Monday, March 28, 2011
German Politician Learns About His Own Cell Phone Tracking Data
An article this weekend illustrates the extent of location monitoring possible with cellphones. The phones use GPS and other technology to determine the location of the user at a given time, and the cell phone companies retain much of this data.
A German politician, after much legal wrangling, obtained this location data from his cell phone provider. In a six-month period the company recorded and saved his location longitude more than 35,000 times.
One interesting question is why the cell phone companies choose to retain this data. The government does not require them to do so, and is likely isn’t necessary for billing purposes for most users. Safety reasons may require access to instant or recent data, but would likely not require the long-term retention of the data. The government likes to access this data for investigative purposes.

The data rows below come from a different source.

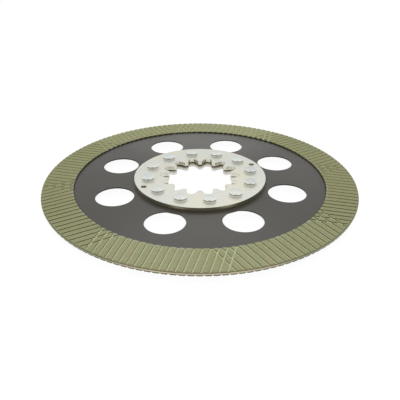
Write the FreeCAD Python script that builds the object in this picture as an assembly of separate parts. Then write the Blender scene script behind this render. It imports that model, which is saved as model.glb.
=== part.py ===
# Wet friction brake disc: a thin steel core with a grooved friction lining bonded to
# each face, and a splined hub of two plates riveted on either side of the core.
# Millimetres. +Z is the shaft's axis, and the origin is the disc's centre, halfway
# through the core. The hub plates are mirrored in the plane z = 0, and the lower lining
# is the upper one turned over about the X axis.

import FreeCAD, Part
import math
import os

# Core plate
DISC_DIAMETER = 350.0
CORE_THICKNESS = 1.5
CORE_BORE_SETBACK = 3.0  # the core stays this far outside the roots of the spline
WINDOW_COUNT = 8
WINDOW_DIAMETER = 41.3
WINDOW_CIRCLE_DIAMETER = 201.0
WINDOW_START_ANGLE = 25.3

# Friction linings
LINING_RIM_SETBACK = 0.5  # the core's bare rim outside the lining
LINING_WIDTH = 34.0
LINING_THICKNESS = 1.6
GROOVE_FLOOR_THICKNESS = 0.8  # lining left under the grooves
GROOVE_WIDTH = 1.8
GROOVE_PITCH = 7.15
GROOVES_PER_SECTOR = 19
SECTOR_START_ANGLE = 30.9
# The disc is divided into one sector for each gang of grooves, and each gang was cut
# a little to one side of its sector's middle radius
GROOVE_GANG_SHIFTS = (2.05, 2.85, -2.15, -1.6, -0.55, 1.05, 2.15, 2.85)

# Hub plates
HUB_DIAMETER = 149.0
HUB_PLATE_THICKNESS = 4.5
HUB_RIM_ROUND = 0.3
PIN_HOLE_COUNT = 2
PIN_HOLE_DIAMETER = 6.3
PIN_HOLE_CIRCLE_DIAMETER = 135.2
PIN_HOLE_START_ANGLE = 25.2

# Internal spline of the hub plates
SPLINE_TEETH = 14
SPLINE_MODULE = 6.0
SPLINE_PRESSURE_ANGLE = 30.0
SPLINE_TIP_DEPTH = 5.4  # from the pitch circle in to the tips of the teeth
SPLINE_ROOT_DEPTH = 3.5  # from the pitch circle out to the roots
SPLINE_ROOT_ROUND = 1.2
SPLINE_TIP_ROUND = 0.7
SPLINE_START_ANGLE = -90.0  # a tooth stands on this ray

# Rivets
RIVET_COUNT = 12
RIVET_CIRCLE_DIAMETER = 118.0
RIVET_START_ANGLE = 10.0
RIVET_SHANK_DIAMETER = 8.0
RIVET_HEAD_DIAMETER = 13.8
RIVET_HEAD_HEIGHT = 3.4
RIVET_HEAD_CHAMFER = 0.6
CLOSED_HEAD_DIAMETER = 13.2
CLOSED_HEAD_HEIGHT = 3.2
CLOSED_HEAD_CHAMFER = 1.0

# Radii and heights that follow from the sizes above
disc_radius = DISC_DIAMETER / 2
lining_outer_radius = disc_radius - LINING_RIM_SETBACK
lining_inner_radius = lining_outer_radius - LINING_WIDTH
pitch_radius = SPLINE_MODULE * SPLINE_TEETH / 2
base_radius = pitch_radius * math.cos(math.radians(SPLINE_PRESSURE_ANGLE))
spline_tip_radius = pitch_radius - SPLINE_TIP_DEPTH
spline_root_radius = pitch_radius + SPLINE_ROOT_DEPTH
core_bore_radius = spline_root_radius + CORE_BORE_SETBACK
core_top = CORE_THICKNESS / 2
hub_top = core_top + HUB_PLATE_THICKNESS
rivet_hole_radius = RIVET_SHANK_DIAMETER / 2  # the shank is upset until it fills its hole

CUT_MARGIN = 1.0  # how far a cutting solid runs past the face that it cuts


def polar(radius, angle, height=0.0):
    """Point at a radius and an angle in radians."""
    return FreeCAD.Vector(radius * math.cos(angle), radius * math.sin(angle), height)


def spread(count, start_angle):
    """Angles in radians of a number of places evenly spaced round the axis."""
    return [math.radians(start_angle + 360.0 * index / count) for index in range(count)]


def disc(radius, bottom, top):
    """Solid disc on the axis between two heights."""
    return Part.makeCylinder(radius, top - bottom, FreeCAD.Vector(0, 0, bottom))


def drills(radius, circle_radius, angles, bottom, top):
    """Cylinders on a circle, long enough to cut right through between two heights."""
    length = top - bottom + 2 * CUT_MARGIN
    start = bottom - CUT_MARGIN
    return [Part.makeCylinder(radius, length, polar(circle_radius, angle, start)) for angle in angles]


def turned_over(shape):
    """The same piece turned over about the X axis, onto the disc's other face."""
    copy = shape.copy()
    copy.rotate(FreeCAD.Vector(0, 0, 0), FreeCAD.Vector(1, 0, 0), 180)
    return copy


def reflected(shape):
    """The same piece mirrored in the core's middle plane."""
    return shape.mirror(FreeCAD.Vector(0, 0, 0), FreeCAD.Vector(0, 0, 1))


def rivet_holes(bottom, top):
    angles = spread(RIVET_COUNT, RIVET_START_ANGLE)
    return drills(rivet_hole_radius, RIVET_CIRCLE_DIAMETER / 2, angles, bottom, top)


def pin_holes(bottom, top):
    angles = spread(PIN_HOLE_COUNT, PIN_HOLE_START_ANGLE)
    return drills(PIN_HOLE_DIAMETER / 2, PIN_HOLE_CIRCLE_DIAMETER / 2, angles, bottom, top)


def core_plate():
    """Thin steel disc with a ring of round windows."""
    blank = disc(disc_radius, -core_top, core_top)
    window_angles = spread(WINDOW_COUNT, WINDOW_START_ANGLE)
    cutters = drills(WINDOW_DIAMETER / 2, WINDOW_CIRCLE_DIAMETER / 2, window_angles, -core_top, core_top)
    cutters += rivet_holes(-core_top, core_top)
    cutters += pin_holes(-core_top, core_top)
    cutters.append(disc(core_bore_radius, -core_top - CUT_MARGIN, core_top + CUT_MARGIN))
    return blank.cut(cutters)


def groove_cutter(angle, offset, bottom, top):
    """Bar that cuts one groove, parallel to a sector's middle radius."""
    near_end = lining_inner_radius / 2
    length = lining_outer_radius + CUT_MARGIN - near_end
    corner = FreeCAD.Vector(near_end, offset - GROOVE_WIDTH / 2, bottom)
    bar = Part.makeBox(length, GROOVE_WIDTH, top + CUT_MARGIN - bottom, corner)
    bar.rotate(FreeCAD.Vector(0, 0, 0), FreeCAD.Vector(0, 0, 1), math.degrees(angle))
    return bar


def lining():
    """Upper friction ring. Each sector's parallel grooves run on into the next sector's,
    so the two gangs cross along the border between them."""
    top = core_top + LINING_THICKNESS
    groove_floor = core_top + GROOVE_FLOOR_THICKNESS
    bore = disc(lining_inner_radius, core_top - CUT_MARGIN, top + CUT_MARGIN)
    ring = disc(lining_outer_radius, core_top, top).cut(bore)
    half_gang = GROOVE_PITCH * (GROOVES_PER_SECTOR - 1) / 2
    sector_angles = spread(len(GROOVE_GANG_SHIFTS), SECTOR_START_ANGLE)
    bars = []
    for angle, gang_shift in zip(sector_angles, GROOVE_GANG_SHIFTS):
        for index in range(GROOVES_PER_SECTOR):
            offset = gang_shift - half_gang + GROOVE_PITCH * index
            bars.append(groove_cutter(angle, offset, groove_floor, top))
    return ring.cut(bars)


def involute(radius):
    """Involute function of the pressure angle at a radius. Below the base circle a flank
    runs straight towards the axis."""
    angle = math.acos(min(1.0, base_radius / radius))
    return math.tan(angle) - angle


def half_space_angle(radius):
    """Half of the angle that the space between two teeth takes up at a radius."""
    at_pitch = math.pi / (2 * SPLINE_TEETH)
    return at_pitch + involute(pitch_radius) - involute(radius)


def flank(centre_angle, side):
    """Flank of one tooth space: the arc through its involute's two ends and middle."""
    middle_radius = (spline_tip_radius + spline_root_radius) / 2
    radii = (spline_tip_radius, middle_radius, spline_root_radius)
    points = [polar(radius, centre_angle + side * half_space_angle(radius)) for radius in radii]
    return Part.Arc(*points).toShape()


def arc(radius, start_angle, end_angle):
    middle = polar(radius, (start_angle + end_angle) / 2)
    return Part.Arc(polar(radius, start_angle), middle, polar(radius, end_angle)).toShape()


def upright_edges(solid, radius):
    """Edges of a prism that stand parallel to the axis at a radius."""
    found = []
    for edge in solid.Edges:
        start, end = (vertex.Point for vertex in edge.Vertexes[:1] + edge.Vertexes[-1:])
        upright = math.hypot(start.x - end.x, start.y - end.y) < 1e-6
        if upright and abs(math.hypot(start.x, start.y) - radius) < 1e-4:
            found.append(edge)
    return found


def spline_opening(bottom, top):
    """Solid that fills the splined bore: the outline that the teeth leave free."""
    pitch_angle = 2 * math.pi / SPLINE_TEETH
    tip_half_angle = half_space_angle(spline_tip_radius)
    root_half_angle = half_space_angle(spline_root_radius)
    edges = []
    for tooth_angle in spread(SPLINE_TEETH, SPLINE_START_ANGLE):
        middle = tooth_angle + pitch_angle / 2
        edges.append(flank(middle, -1))
        edges.append(arc(spline_root_radius, middle - root_half_angle, middle + root_half_angle))
        edges.append(flank(middle, 1))
        edges.append(arc(spline_tip_radius, middle + tip_half_angle, middle + pitch_angle - tip_half_angle))
    outline = Part.Wire(Part.__sortEdges__(edges))
    prism = Part.Face(outline).extrude(FreeCAD.Vector(0, 0, top - bottom))
    prism.translate(FreeCAD.Vector(0, 0, bottom))
    root_land = 2 * root_half_angle * spline_root_radius
    tip_land = (pitch_angle - 2 * tip_half_angle) * spline_tip_radius
    root_round = min(SPLINE_ROOT_ROUND, 0.4 * root_land)
    tip_round = min(SPLINE_TIP_ROUND, 0.4 * tip_land)
    prism = prism.makeFillet(root_round, upright_edges(prism, spline_root_radius))
    return prism.makeFillet(tip_round, upright_edges(prism, spline_tip_radius))


def hub_plate():
    """Upper hub plate: a thick ring with the internal spline, rolled over at its rim."""
    blank = disc(HUB_DIAMETER / 2, core_top, hub_top)
    rim = [edge for edge in blank.Edges if edge.BoundBox.ZMin > hub_top - 1e-3]
    blank = blank.makeFillet(HUB_RIM_ROUND, rim)
    cutters = rivet_holes(core_top, hub_top)
    cutters += pin_holes(core_top, hub_top)
    cutters.append(spline_opening(core_top - CUT_MARGIN, hub_top + CUT_MARGIN))
    return blank.cut(cutters)


def rivet(angle):
    """Solid rivet with its bought head on top and its closed head below."""
    shank = RIVET_SHANK_DIAMETER / 2
    head = RIVET_HEAD_DIAMETER / 2
    closed = CLOSED_HEAD_DIAMETER / 2
    top = hub_top + RIVET_HEAD_HEIGHT
    bottom = -hub_top - CLOSED_HEAD_HEIGHT
    outline = [
        (0, top),
        (head - RIVET_HEAD_CHAMFER, top),
        (head, top - RIVET_HEAD_CHAMFER),
        (head, hub_top),
        (shank, hub_top),
        (shank, -hub_top),
        (closed, -hub_top),
        (closed, bottom + CLOSED_HEAD_CHAMFER),
        (closed - CLOSED_HEAD_CHAMFER, bottom),
        (0, bottom),
    ]
    points = [FreeCAD.Vector(x, 0, z) for x, z in outline]
    section = Part.Face(Part.makePolygon(points + points[:1]))
    solid = section.revolve(FreeCAD.Vector(0, 0, 0), FreeCAD.Vector(0, 0, 1), 360)
    solid.translate(polar(RIVET_CIRCLE_DIAMETER / 2, angle))
    return solid


def build():
    """Every piece of the disc, by name."""
    pieces = {"core_plate": core_plate()}
    pieces["lining_top"] = lining()
    pieces["lining_bottom"] = turned_over(pieces["lining_top"])
    pieces["hub_plate_top"] = hub_plate()
    pieces["hub_plate_bottom"] = reflected(pieces["hub_plate_top"])
    for number, angle in enumerate(spread(RIVET_COUNT, RIVET_START_ANGLE), start=1):
        pieces[f"rivet_{number:02d}"] = rivet(angle)
    return pieces


os.makedirs("parts", exist_ok=True)
for name, shape in build().items():
    shape.exportStep(os.path.join("parts", name + ".step"))
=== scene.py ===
"""Brake disc: a thin windowed core with grooved friction linings and a riveted, splined hub.

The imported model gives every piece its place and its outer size. This script dresses it:
each piece is rebuilt by Geometry Nodes as a finer mesh with rolled edges, and gets a
procedural material. Everything is in metres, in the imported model's own frame. The camera
looks along Y, so a low Y is the disc's front and a high Y its back.
"""

from __future__ import annotations

import logging
import math
from collections import Counter
from dataclasses import dataclass
from enum import Enum
from functools import cached_property
from typing import Any, Iterable, Sequence

import bmesh
import bpy
from bpy.types import Material, Mesh, Node, NodeSocket, NodeTree, Object
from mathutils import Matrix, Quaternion, Vector

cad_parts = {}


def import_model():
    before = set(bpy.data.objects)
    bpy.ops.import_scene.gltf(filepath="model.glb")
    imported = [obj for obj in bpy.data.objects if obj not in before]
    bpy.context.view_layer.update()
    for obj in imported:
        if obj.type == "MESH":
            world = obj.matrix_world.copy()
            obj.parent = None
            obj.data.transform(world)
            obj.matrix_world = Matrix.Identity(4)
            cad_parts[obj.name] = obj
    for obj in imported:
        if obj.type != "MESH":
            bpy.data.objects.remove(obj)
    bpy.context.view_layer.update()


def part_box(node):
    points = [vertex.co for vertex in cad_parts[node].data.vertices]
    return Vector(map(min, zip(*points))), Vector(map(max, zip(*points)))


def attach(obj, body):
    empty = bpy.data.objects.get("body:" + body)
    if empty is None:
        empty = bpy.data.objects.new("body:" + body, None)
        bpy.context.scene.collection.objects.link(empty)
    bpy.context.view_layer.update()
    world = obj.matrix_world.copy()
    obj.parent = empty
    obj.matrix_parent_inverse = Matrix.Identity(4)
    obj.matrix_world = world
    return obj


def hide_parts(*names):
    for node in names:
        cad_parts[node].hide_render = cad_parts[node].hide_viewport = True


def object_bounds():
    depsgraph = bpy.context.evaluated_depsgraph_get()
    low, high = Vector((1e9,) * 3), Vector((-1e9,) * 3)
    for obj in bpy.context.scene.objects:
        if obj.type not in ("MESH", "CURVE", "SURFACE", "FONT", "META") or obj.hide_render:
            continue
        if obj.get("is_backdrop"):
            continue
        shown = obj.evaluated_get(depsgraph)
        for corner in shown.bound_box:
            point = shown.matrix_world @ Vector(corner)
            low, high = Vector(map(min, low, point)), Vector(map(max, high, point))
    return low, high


MM = 0.001
WELD = 1e-6
BODY = "root"
IMAGE_PIXELS = 400
GEOMETRY = "GeometryNodeTree"
SHADER = "ShaderNodeTree"
SOCKET_KINDS = {float: "Float", int: "Int"}
RESULT_KINDS = {GEOMETRY: "Geometry", SHADER: "Float"}

Colour = tuple[float, ...]
# Where a change starts and ends and, unless it goes from 0 to 1, what it goes from and to
Band = tuple[float, ...]

log = logging.getLogger("brake_disc")


def linear(value: float) -> float:
    """Undo the sRGB curve on one channel, from 0 to 255."""
    share = value / 255.0
    return share / 12.92 if share <= 0.04045 else ((share + 0.055) / 1.055) ** 2.4


def srgb(red: float, green: float, blue: float) -> Colour:
    """Linear values, with an alpha of 1, of a colour written in sRGB from 0 to 255."""
    return (linear(red), linear(green), linear(blue), 1.0)


def grey(value: float) -> Colour:
    """Linear grey with an alpha of 1."""
    return (value, value, value, 1.0)


def add_object(name: str, data: bpy.types.ID) -> Object:
    """Put an object in the scene."""
    added = bpy.data.objects.new(name, data)
    bpy.context.scene.collection.objects.link(added)
    return added


# Node trees


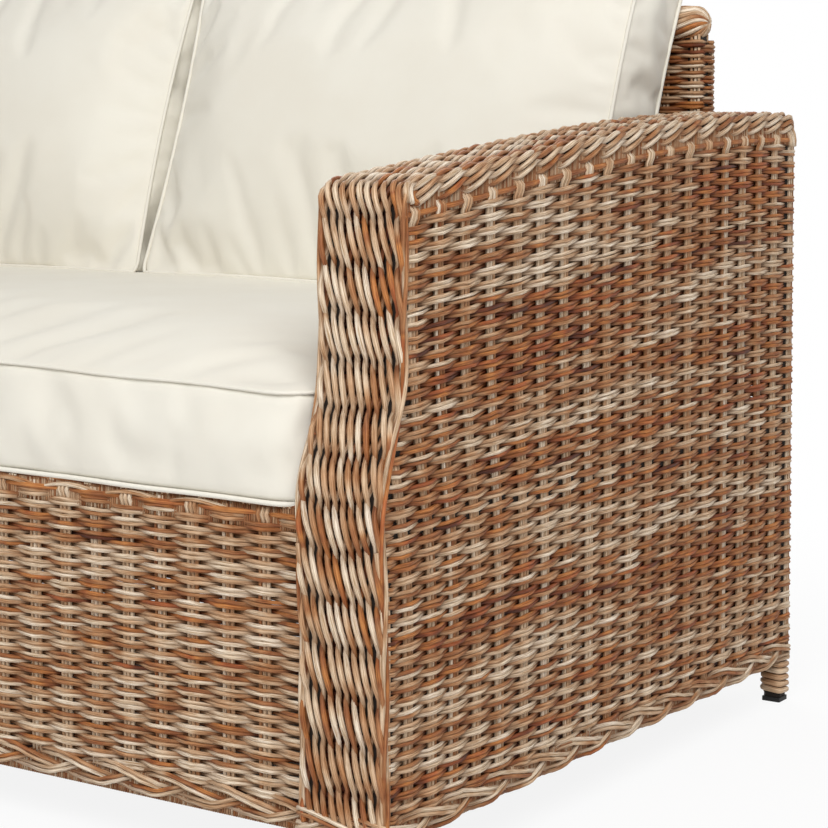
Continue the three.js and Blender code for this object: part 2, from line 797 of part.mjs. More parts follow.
// Leans a back cushion on the roll, with its lower edge pressed to the seat's crown.
function leaningCushion(side) {
  const geometry = cushionForm(backCushion);
  const up = new THREE.Vector3(0, Math.sin(backLean), Math.cos(backLean));
  const out = new THREE.Vector3(0, -Math.cos(backLean), Math.sin(backLean));
  const rear = rollRadius + backRearCrown + touchGap;
  const seam = seatTopAt(0, backMiddle - seatCushion.depth * backFootShare) - backSinkIn;
  const rise = (hoopTop + rear * Math.sin(backLean) - seam) / Math.cos(backLean);
  const low = new THREE.Vector3(0, backMiddle, hoopTop)
    .addScaledVector(out, rear)
    .addScaledVector(up, -rise);
  const middle = side * (cushionJoint / 2 + backCushion.width / 2);
  const points = geometry.attributes.position;
  for (let i = 0; i < points.count; i += 1) {
    const [x, v, n] = [points.getX(i) + middle, points.getY(i), points.getZ(i)];
    const at = low.clone().addScaledVector(up, v + backCushion.depth / 2).addScaledVector(out, n);
    points.setXYZ(i, x, at.y, at.z);
  }
  const seat = cushionForm(seatCushion).translate(0, seatCushionY, seatCushionFoot + touchGap);
  return cutFrom(geometry, [seat]);
}

function addCushions() {
  const seat = addMesh(sofa, 'seat_cushion', cushionForm(seatCushion), 'canvas');
  seat.position.set(0, seatCushionY, seatCushionFoot);
  addMesh(sofa, 'back_cushion_left', leaningCushion(-1), 'canvas');
  addMesh(sofa, 'back_cushion_right', leaningCushion(1), 'canvas');
}

addArm(1);
addArm(-1);
addSeatFrame();
addApronAndDeck();
addBack();
addLegs();
addCushions();

export default sofa;
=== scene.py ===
# Rattan garden sofa: real woven strands over a tube frame, with piped canvas cushions.
# Sizes are in millimetres until a mesh is made, and the frame's boxes place everything.
import math

import bmesh
import bpy
import numpy as np
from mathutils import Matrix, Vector, noise
from mathutils.bvhtree import BVHTree


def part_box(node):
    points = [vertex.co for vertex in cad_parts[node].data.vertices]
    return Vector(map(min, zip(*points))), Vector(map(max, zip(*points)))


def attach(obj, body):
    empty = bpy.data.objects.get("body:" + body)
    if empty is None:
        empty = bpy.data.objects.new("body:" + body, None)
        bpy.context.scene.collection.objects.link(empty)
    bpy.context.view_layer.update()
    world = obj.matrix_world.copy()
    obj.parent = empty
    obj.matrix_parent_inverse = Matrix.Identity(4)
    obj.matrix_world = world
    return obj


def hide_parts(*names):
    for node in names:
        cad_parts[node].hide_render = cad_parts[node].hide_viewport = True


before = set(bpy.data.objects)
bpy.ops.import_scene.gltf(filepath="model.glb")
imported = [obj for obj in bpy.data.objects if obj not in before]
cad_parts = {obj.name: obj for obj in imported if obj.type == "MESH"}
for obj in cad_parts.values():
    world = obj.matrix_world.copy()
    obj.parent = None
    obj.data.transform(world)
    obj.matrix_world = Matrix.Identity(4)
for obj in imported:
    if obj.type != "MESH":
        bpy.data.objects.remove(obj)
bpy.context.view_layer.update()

mm = 0.001
print("frame loaded")


def nodeBox(node):
    low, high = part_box(node)
    return low / mm, high / mm


def addObject(name, data):
    thing = bpy.data.objects.new(name, data)
    bpy.context.scene.collection.objects.link(thing)
    return thing


# The frame's own faces, which the strands lie on
armOuter = nodeBox("arm_outer_weave_right")[1].x
armInner = nodeBox("arm_inner_weave_right")[0].x
armRear = nodeBox("arm_rear_weave_right")[1].y
belly = nodeBox("arm_front_band_right")[0].y
braidLow, braidHigh = (corner.z for corner in nodeBox("arm_side_braid_right"))
weaveLow = nodeBox("apron_weave")[0].z
seatTop = nodeBox("apron_weave")[1].z
apronFront = nodeBox("apron_weave")[0].y
backFront = nodeBox("back_front_weave")[0].y
backRear = nodeBox("back_rear_weave")[1].y
backEnd = nodeBox("back_end_weave_right")[1].x
rollLow, rollHigh = nodeBox("back_top_roll")
deckLow, deckHigh = nodeBox("seat_deck")
braidMiddle = (braidLow + braidHigh) / 2 - 1
rowFoot = weaveLow - 8      # rows and stakes start behind the plait
stakeFoot = weaveLow - 14
armMiddle = (armOuter + armInner) / 2
armHalf = (armOuter - armInner) / 2
sides = {"right": 1, "left": -1}


# Materials

white = (1.0, 1.0, 1.0, 1.0)


def shade(code):
    parts = [int(code[i:i + 2], 16) / 255 for i in (1, 3, 5)]
    linear = [c / 12.92 if c <= 0.04045 else ((c + 0.055) / 1.055) ** 2.4 for c in parts]
    return (*linear, 1.0)


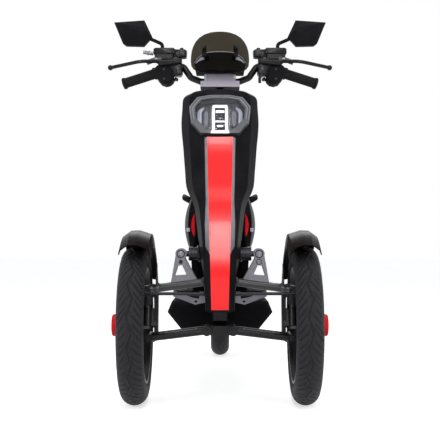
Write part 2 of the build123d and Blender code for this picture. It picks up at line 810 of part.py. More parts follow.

The article hints that the data “could be lucrative for marketers.” This seems to be useful only if patterns of behavior are detectable from stored data. AT&T, according to the article, works with a company that uses anonymous location information “to better understand aggregate human activity.” The company’s website claims that its product “enables companies to understand customers and anticipate needs in order to deliver accurate recommendation, personalization and discovery.”
For example, if the company learns that a person goes to a coffee shop every day at 8:30 on the way to work, a competing coffee shop could send a text message or advertisement at 8:15 each morning.
It is unclear in America how this information could be obtained by customers.